(Records contained in a dataset)
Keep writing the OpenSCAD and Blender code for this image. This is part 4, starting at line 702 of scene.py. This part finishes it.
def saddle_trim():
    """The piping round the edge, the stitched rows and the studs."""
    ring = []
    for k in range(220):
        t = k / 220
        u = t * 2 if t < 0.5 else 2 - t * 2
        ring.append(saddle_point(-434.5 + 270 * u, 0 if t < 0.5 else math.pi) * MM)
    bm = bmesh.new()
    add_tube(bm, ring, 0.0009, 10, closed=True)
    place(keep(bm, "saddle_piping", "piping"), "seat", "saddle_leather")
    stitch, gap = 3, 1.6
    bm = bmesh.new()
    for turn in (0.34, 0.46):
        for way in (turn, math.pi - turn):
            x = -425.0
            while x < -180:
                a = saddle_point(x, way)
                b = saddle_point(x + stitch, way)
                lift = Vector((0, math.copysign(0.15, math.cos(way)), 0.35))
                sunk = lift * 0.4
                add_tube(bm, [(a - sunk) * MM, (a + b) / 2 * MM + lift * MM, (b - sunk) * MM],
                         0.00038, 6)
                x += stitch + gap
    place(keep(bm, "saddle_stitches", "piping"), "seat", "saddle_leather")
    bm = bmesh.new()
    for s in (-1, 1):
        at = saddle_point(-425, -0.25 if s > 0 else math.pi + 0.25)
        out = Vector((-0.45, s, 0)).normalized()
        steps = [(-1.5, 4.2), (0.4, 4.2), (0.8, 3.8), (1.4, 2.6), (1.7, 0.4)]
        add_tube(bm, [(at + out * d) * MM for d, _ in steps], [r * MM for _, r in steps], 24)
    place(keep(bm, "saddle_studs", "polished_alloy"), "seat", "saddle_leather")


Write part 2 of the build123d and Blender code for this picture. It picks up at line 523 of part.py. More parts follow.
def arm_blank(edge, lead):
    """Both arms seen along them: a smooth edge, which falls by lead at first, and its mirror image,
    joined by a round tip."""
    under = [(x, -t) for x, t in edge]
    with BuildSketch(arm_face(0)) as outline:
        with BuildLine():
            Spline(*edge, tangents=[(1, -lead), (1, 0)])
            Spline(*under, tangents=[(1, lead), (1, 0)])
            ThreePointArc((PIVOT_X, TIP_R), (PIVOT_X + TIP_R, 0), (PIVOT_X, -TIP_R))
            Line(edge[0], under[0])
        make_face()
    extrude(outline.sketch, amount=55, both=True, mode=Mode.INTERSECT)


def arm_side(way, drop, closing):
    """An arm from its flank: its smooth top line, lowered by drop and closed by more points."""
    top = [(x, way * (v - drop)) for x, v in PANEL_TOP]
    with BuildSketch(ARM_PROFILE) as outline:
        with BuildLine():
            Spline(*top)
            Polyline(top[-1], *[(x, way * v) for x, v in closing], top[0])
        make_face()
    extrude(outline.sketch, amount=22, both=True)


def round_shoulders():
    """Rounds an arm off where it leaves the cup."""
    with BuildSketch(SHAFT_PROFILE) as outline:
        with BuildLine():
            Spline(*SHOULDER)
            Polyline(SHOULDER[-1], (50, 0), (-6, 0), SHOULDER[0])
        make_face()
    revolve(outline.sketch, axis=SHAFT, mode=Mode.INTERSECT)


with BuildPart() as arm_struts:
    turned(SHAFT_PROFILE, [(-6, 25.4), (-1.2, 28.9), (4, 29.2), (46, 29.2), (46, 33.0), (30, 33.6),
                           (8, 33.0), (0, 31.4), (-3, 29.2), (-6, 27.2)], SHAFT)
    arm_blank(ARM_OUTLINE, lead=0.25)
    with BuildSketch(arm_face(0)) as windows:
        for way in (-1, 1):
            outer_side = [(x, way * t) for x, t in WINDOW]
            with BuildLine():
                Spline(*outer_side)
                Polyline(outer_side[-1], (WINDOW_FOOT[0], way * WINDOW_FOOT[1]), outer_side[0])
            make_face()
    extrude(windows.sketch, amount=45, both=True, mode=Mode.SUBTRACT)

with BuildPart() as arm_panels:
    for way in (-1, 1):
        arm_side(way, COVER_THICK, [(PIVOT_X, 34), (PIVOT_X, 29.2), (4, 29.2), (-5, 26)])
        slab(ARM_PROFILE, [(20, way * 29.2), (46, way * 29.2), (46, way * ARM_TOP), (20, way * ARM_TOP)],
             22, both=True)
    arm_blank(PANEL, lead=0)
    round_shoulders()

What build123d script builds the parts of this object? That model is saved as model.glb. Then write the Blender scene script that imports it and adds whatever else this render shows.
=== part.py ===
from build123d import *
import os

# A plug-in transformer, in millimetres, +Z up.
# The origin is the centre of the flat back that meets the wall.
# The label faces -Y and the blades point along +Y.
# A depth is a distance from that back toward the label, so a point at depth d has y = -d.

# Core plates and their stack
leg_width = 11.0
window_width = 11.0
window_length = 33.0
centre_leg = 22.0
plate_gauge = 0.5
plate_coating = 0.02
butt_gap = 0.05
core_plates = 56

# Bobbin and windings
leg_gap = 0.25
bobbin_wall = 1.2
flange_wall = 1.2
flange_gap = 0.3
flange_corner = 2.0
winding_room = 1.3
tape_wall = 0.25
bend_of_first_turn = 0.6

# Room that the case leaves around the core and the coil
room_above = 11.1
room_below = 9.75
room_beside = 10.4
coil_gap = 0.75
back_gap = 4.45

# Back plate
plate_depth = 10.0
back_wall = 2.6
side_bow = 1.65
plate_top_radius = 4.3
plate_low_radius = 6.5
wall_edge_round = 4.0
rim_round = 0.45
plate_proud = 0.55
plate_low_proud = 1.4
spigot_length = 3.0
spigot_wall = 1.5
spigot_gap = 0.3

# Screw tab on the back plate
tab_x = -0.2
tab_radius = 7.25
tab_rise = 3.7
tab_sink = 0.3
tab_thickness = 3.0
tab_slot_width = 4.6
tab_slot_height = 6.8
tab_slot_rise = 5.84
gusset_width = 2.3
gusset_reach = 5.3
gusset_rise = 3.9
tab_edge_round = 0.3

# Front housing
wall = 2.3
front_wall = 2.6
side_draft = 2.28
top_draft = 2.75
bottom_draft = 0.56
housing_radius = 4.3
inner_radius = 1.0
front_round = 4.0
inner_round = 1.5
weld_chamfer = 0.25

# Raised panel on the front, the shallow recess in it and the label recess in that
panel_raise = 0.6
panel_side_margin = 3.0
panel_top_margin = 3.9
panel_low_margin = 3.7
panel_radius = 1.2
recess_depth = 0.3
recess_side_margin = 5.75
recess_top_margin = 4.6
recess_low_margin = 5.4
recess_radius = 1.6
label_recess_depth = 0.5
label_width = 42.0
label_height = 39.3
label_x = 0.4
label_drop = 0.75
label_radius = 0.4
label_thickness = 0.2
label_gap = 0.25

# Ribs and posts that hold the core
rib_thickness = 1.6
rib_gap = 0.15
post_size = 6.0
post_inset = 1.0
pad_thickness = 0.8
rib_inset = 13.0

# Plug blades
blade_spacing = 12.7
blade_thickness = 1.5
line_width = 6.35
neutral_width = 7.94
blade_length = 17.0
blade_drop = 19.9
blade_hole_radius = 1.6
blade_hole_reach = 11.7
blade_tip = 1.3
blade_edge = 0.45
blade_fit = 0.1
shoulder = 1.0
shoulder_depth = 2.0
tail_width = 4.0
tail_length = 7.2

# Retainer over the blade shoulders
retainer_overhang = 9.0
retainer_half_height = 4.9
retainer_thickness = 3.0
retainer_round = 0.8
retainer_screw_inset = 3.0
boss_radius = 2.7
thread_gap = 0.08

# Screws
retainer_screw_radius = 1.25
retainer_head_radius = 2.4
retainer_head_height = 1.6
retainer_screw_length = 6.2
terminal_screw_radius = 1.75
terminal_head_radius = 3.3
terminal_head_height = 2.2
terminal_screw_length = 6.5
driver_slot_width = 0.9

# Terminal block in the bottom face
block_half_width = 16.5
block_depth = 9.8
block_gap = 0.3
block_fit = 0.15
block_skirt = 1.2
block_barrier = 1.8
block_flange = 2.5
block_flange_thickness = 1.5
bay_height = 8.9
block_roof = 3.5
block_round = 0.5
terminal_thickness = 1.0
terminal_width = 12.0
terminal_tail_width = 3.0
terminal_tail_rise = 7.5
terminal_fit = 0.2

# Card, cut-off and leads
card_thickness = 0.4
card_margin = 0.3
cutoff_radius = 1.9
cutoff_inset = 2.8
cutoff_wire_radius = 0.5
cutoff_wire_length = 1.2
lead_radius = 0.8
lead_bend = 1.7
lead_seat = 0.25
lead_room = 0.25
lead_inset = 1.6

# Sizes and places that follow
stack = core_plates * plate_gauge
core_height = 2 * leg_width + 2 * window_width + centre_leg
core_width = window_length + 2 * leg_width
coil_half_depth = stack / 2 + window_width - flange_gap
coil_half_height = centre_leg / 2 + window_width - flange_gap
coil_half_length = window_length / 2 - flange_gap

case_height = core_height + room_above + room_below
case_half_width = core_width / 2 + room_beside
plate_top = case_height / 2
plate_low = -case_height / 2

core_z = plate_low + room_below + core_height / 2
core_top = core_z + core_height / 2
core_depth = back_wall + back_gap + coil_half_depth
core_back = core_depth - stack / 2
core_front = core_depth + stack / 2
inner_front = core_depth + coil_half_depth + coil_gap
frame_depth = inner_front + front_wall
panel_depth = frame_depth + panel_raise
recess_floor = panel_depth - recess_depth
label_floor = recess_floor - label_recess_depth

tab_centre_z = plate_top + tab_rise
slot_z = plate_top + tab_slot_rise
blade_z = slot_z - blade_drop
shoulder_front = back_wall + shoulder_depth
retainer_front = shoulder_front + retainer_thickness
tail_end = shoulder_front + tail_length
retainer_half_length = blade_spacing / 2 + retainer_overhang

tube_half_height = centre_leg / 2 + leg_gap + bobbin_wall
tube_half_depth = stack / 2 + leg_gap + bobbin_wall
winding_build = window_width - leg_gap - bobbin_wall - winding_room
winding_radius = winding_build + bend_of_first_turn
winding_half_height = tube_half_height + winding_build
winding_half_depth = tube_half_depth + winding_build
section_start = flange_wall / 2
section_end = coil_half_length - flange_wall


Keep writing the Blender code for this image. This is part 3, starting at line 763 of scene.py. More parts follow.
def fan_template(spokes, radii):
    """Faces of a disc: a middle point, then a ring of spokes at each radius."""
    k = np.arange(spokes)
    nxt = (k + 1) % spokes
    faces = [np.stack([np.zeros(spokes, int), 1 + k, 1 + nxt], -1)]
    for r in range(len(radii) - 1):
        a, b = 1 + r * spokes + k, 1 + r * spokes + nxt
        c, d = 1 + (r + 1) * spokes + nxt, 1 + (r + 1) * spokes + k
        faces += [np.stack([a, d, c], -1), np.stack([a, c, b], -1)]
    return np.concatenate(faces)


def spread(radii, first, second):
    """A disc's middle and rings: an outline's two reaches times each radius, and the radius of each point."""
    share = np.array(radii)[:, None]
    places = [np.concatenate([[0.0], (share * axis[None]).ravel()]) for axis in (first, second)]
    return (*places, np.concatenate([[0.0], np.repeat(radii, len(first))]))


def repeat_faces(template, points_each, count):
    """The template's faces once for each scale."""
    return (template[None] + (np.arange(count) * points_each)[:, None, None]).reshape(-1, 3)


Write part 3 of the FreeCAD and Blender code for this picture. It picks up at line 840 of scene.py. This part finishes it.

> [THE REQUEST]: Tally the lines that hold the string "this" and state the total, nothing more.

> [FULL SOLUTION]: 5